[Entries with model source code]
--------------------
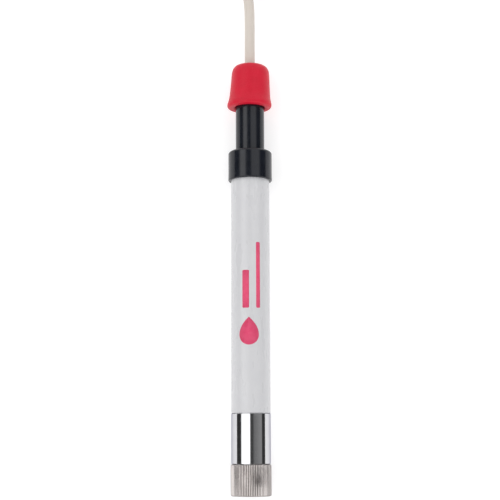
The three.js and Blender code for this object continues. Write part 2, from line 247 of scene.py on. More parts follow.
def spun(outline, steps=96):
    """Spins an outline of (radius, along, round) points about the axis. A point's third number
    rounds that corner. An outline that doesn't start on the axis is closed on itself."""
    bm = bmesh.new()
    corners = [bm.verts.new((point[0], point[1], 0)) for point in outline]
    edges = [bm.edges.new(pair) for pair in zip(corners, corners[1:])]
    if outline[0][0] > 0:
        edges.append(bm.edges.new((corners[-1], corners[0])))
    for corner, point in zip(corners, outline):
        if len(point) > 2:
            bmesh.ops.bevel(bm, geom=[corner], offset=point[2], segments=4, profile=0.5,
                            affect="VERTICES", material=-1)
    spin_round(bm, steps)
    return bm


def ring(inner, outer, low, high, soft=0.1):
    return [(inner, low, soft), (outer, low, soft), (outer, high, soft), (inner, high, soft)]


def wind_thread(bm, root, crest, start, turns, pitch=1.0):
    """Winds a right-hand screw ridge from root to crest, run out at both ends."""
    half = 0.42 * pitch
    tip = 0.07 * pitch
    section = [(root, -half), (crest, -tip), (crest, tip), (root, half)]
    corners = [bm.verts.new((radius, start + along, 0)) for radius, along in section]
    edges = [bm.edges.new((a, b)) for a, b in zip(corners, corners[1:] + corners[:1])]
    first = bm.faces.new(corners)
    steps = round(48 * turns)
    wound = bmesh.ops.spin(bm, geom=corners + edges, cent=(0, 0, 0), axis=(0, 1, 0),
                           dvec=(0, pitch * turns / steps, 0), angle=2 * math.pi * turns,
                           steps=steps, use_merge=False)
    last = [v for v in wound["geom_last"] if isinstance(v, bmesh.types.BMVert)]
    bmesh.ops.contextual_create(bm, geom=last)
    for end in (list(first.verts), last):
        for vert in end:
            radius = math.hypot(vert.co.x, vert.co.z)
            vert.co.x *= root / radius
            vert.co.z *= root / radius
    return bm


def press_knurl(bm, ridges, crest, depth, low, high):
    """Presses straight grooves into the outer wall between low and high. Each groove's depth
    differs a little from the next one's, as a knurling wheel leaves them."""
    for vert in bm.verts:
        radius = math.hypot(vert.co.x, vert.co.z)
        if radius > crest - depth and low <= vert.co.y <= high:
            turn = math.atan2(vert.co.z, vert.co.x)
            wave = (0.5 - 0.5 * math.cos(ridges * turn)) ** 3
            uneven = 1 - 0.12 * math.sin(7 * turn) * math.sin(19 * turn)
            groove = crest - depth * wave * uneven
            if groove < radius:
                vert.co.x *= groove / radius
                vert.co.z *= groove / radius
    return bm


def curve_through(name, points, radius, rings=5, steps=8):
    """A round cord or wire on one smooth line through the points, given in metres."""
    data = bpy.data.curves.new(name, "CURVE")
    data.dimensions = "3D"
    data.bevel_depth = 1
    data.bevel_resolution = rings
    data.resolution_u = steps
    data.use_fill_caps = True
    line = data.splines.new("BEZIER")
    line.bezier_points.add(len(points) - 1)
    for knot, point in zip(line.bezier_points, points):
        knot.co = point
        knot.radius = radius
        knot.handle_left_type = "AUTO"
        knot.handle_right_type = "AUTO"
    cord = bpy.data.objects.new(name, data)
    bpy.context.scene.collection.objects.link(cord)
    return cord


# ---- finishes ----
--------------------
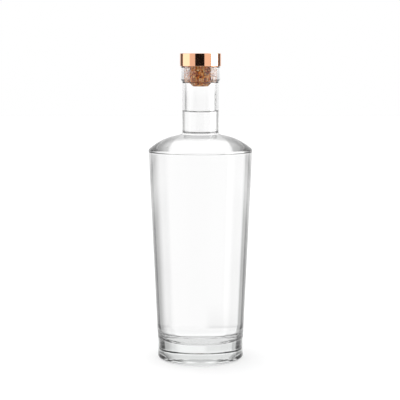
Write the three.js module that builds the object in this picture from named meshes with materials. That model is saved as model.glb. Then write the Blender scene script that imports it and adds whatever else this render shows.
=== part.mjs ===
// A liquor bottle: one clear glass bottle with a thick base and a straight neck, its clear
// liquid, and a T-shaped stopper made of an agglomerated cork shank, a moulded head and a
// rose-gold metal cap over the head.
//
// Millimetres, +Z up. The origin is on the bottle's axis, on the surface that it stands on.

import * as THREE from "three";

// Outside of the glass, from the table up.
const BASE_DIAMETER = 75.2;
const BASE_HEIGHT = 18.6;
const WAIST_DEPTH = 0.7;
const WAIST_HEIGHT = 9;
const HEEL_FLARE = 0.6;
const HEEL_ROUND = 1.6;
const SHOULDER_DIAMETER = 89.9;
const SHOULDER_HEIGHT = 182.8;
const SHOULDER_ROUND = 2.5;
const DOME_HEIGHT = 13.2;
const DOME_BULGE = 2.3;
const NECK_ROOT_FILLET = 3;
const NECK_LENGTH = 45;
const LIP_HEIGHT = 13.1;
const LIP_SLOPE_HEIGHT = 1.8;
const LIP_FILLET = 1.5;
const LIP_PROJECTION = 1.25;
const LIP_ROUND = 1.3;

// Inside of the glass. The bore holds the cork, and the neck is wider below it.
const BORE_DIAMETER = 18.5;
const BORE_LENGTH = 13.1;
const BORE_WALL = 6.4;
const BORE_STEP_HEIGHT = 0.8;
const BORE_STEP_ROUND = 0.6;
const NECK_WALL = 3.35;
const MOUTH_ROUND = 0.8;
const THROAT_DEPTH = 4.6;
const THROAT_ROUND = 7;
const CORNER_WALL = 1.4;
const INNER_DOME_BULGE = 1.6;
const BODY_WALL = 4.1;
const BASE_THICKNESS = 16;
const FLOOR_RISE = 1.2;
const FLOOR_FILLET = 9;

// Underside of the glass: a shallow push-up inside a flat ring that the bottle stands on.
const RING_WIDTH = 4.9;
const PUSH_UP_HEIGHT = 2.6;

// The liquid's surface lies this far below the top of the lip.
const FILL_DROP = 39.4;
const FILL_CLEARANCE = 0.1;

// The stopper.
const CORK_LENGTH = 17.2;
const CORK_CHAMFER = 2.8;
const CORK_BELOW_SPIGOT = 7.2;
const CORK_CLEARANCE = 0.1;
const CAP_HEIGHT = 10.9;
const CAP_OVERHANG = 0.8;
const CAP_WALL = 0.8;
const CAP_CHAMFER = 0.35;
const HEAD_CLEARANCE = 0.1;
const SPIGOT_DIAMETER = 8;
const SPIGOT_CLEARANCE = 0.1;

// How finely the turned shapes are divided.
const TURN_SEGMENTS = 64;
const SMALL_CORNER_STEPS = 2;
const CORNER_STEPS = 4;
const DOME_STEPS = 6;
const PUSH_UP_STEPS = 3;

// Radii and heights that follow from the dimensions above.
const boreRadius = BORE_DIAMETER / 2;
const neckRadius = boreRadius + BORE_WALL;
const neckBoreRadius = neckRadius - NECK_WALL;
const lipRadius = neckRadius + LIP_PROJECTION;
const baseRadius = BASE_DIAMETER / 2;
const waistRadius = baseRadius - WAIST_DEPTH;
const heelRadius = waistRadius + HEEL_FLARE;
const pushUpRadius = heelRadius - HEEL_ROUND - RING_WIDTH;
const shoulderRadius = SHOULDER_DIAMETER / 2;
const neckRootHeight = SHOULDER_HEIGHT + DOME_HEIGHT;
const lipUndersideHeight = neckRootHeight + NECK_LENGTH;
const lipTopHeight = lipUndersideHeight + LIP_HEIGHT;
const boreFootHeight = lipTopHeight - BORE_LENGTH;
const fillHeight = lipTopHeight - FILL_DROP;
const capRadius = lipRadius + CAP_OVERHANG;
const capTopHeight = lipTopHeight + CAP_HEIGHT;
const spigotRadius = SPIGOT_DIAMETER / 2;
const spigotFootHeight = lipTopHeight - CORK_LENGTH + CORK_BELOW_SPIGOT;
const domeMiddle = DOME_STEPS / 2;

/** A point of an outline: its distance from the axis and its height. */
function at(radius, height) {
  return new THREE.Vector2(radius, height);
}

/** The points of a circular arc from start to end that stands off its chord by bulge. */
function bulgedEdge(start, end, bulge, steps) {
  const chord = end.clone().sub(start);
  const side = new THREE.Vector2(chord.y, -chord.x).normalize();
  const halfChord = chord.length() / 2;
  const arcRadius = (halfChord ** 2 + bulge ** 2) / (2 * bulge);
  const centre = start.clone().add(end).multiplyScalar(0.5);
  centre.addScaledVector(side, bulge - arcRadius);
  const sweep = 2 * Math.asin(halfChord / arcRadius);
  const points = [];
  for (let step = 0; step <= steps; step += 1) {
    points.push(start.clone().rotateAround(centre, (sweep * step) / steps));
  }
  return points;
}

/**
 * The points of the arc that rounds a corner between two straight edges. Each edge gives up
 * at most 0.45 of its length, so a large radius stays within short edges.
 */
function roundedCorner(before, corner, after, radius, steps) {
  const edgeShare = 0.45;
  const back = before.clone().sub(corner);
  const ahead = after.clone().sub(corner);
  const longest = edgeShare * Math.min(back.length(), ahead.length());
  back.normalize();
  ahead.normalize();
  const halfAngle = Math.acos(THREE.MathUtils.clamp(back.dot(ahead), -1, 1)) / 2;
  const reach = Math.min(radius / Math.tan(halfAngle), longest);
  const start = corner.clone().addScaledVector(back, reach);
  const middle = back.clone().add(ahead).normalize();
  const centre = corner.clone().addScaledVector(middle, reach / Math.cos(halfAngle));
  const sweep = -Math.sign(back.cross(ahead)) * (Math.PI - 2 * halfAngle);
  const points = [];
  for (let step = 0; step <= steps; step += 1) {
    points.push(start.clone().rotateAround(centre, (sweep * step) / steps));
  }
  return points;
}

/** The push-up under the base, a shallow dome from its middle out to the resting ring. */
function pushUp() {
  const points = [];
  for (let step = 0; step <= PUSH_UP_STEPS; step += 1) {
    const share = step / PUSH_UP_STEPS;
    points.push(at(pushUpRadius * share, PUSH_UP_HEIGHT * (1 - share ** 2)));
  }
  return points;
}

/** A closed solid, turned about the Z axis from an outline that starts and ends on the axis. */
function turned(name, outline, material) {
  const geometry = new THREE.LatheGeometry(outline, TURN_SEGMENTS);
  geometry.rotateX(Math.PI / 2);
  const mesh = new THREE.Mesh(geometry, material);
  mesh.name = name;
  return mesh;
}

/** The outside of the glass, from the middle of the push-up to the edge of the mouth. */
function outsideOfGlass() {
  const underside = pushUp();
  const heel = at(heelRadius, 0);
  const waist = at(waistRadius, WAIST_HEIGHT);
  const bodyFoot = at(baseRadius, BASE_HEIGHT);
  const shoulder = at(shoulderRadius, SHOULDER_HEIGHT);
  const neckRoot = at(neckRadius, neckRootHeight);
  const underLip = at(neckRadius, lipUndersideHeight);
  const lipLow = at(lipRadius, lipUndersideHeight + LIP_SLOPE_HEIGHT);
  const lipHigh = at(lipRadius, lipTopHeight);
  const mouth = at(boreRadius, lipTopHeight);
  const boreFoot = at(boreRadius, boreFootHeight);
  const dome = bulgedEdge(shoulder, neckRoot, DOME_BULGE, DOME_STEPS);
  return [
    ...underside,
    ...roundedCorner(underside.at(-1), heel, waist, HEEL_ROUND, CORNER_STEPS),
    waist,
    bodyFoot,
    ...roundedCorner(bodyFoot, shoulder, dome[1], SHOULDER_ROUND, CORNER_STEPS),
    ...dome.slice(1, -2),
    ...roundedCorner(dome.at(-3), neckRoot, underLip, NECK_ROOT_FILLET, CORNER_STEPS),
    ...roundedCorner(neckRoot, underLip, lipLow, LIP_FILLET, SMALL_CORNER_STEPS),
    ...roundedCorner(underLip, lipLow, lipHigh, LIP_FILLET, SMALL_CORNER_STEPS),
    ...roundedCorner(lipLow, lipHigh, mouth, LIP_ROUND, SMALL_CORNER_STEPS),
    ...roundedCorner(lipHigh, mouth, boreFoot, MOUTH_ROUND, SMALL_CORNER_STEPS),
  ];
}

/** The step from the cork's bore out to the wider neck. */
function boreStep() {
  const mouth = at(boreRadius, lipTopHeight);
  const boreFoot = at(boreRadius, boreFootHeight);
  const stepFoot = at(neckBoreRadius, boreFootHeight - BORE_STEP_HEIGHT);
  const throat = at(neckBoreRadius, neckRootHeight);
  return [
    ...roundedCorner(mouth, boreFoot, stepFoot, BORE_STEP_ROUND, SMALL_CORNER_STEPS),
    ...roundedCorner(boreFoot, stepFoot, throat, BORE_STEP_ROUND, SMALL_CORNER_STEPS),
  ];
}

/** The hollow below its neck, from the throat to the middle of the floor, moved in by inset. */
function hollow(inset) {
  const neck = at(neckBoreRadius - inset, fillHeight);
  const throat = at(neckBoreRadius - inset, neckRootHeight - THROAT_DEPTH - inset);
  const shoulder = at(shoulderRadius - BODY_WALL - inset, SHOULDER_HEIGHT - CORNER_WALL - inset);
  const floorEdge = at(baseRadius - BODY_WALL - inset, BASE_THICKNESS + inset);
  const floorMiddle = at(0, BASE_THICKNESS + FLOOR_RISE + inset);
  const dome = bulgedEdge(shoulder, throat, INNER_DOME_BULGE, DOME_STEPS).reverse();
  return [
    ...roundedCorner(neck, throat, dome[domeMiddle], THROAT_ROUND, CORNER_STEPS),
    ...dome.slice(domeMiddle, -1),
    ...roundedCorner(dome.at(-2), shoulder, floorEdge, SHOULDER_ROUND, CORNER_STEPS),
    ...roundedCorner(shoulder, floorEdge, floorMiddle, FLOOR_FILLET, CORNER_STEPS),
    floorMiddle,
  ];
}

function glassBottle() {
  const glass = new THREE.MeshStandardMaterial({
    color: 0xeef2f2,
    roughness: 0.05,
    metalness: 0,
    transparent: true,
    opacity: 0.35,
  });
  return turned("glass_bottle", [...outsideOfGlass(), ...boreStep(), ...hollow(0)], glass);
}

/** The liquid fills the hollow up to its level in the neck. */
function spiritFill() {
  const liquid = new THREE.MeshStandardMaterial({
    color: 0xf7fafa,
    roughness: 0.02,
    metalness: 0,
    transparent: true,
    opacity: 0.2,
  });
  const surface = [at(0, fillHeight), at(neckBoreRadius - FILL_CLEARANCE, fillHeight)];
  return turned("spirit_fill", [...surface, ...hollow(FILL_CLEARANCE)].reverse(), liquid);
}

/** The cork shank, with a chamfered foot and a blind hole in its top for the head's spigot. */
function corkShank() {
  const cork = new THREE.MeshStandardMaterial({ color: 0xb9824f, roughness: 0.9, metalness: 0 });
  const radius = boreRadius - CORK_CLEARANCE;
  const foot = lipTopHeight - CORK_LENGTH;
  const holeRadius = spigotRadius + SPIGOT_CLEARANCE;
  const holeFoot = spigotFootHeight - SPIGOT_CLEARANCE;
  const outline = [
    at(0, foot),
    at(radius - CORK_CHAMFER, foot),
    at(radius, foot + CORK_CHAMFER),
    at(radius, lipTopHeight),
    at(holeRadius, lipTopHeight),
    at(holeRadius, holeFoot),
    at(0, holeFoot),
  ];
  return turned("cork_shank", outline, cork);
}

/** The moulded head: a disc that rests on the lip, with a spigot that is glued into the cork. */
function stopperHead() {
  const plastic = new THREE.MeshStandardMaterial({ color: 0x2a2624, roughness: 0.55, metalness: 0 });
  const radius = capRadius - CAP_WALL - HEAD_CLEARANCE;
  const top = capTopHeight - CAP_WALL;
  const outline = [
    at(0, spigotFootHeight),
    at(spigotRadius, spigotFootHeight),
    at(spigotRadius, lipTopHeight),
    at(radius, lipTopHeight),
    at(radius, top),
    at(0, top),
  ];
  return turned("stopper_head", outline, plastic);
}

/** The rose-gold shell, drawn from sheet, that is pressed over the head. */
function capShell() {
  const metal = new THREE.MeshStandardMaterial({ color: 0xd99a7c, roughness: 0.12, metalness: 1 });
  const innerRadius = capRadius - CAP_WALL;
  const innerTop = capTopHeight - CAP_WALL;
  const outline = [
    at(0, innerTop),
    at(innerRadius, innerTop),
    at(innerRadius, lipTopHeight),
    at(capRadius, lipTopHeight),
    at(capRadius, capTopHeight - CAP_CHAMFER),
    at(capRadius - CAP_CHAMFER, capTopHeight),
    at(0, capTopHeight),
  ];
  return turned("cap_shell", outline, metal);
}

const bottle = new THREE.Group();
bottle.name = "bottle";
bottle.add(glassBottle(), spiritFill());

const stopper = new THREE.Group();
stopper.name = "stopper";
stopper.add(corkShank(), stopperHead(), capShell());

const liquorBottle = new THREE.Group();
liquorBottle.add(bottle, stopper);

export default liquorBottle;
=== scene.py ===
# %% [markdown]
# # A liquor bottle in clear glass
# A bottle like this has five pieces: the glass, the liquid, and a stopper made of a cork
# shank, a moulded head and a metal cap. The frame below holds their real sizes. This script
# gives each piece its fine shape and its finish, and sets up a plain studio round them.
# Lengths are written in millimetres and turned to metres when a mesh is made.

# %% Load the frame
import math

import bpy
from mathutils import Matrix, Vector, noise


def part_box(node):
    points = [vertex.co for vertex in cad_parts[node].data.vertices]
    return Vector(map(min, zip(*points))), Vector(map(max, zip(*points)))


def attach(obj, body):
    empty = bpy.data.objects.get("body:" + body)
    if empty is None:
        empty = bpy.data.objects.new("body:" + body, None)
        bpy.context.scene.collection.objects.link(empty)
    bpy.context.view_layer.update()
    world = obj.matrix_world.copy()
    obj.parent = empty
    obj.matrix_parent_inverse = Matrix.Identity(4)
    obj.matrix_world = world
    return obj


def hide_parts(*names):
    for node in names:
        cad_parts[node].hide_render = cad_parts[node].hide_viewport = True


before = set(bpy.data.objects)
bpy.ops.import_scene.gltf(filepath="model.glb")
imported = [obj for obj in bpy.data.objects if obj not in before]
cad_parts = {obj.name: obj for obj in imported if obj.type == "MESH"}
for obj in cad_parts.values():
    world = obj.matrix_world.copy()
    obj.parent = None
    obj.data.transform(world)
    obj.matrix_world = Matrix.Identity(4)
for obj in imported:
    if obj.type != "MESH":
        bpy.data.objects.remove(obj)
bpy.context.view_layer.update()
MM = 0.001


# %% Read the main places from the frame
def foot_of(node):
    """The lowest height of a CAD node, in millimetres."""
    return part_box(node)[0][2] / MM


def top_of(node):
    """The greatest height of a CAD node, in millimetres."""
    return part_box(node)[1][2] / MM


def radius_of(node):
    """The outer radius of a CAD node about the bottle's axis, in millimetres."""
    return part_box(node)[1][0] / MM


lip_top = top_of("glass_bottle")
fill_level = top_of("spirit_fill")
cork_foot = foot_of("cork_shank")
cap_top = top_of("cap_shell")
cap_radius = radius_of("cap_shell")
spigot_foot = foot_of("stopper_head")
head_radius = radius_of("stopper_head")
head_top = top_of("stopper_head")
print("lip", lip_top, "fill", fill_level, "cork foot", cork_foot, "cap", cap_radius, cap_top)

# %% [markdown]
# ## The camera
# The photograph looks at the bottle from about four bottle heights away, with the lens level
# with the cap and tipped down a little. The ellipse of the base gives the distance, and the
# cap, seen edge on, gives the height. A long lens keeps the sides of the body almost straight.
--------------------
Transcribe the lines above from the one with "the head. */" through the one with "for node in". Include both ends and leave out every other line.

/** The rose-gold shell, drawn from sheet, that is pressed over the head. */
function capShell() {
  const metal = new THREE.MeshStandardMaterial({ color: 0xd99a7c, roughness: 0.12, metalness: 1 });
  const innerRadius = capRadius - CAP_WALL;
  const innerTop = capTopHeight - CAP_WALL;
  const outline = [
    at(0, innerTop),
    at(innerRadius, innerTop),
    at(innerRadius, lipTopHeight),
    at(capRadius, lipTopHeight),
    at(capRadius, capTopHeight - CAP_CHAMFER),
    at(capRadius - CAP_CHAMFER, capTopHeight),
    at(0, capTopHeight),
  ];
  return turned("cap_shell", outline, metal);
}

const bottle = new THREE.Group();
bottle.name = "bottle";
bottle.add(glassBottle(), spiritFill());

const stopper = new THREE.Group();
stopper.name = "stopper";
stopper.add(corkShank(), stopperHead(), capShell());

const liquorBottle = new THREE.Group();
liquorBottle.add(bottle, stopper);

export default liquorBottle;
=== scene.py ===
# %% [markdown]
# # A liquor bottle in clear glass
# A bottle like this has five pieces: the glass, the liquid, and a stopper made of a cork
# shank, a moulded head and a metal cap. The frame below holds their real sizes. This script
# gives each piece its fine shape and its finish, and sets up a plain studio round them.
# Lengths are written in millimetres and turned to metres when a mesh is made.

# %% Load the frame
import math

import bpy
from mathutils import Matrix, Vector, noise


def part_box(node):
    points = [vertex.co for vertex in cad_parts[node].data.vertices]
    return Vector(map(min, zip(*points))), Vector(map(max, zip(*points)))


def attach(obj, body):
    empty = bpy.data.objects.get("body:" + body)
    if empty is None:
        empty = bpy.data.objects.new("body:" + body, None)
        bpy.context.scene.collection.objects.link(empty)
    bpy.context.view_layer.update()
    world = obj.matrix_world.copy()
    obj.parent = empty
    obj.matrix_parent_inverse = Matrix.Identity(4)
    obj.matrix_world = world
    return obj


def hide_parts(*names):
    for node in names:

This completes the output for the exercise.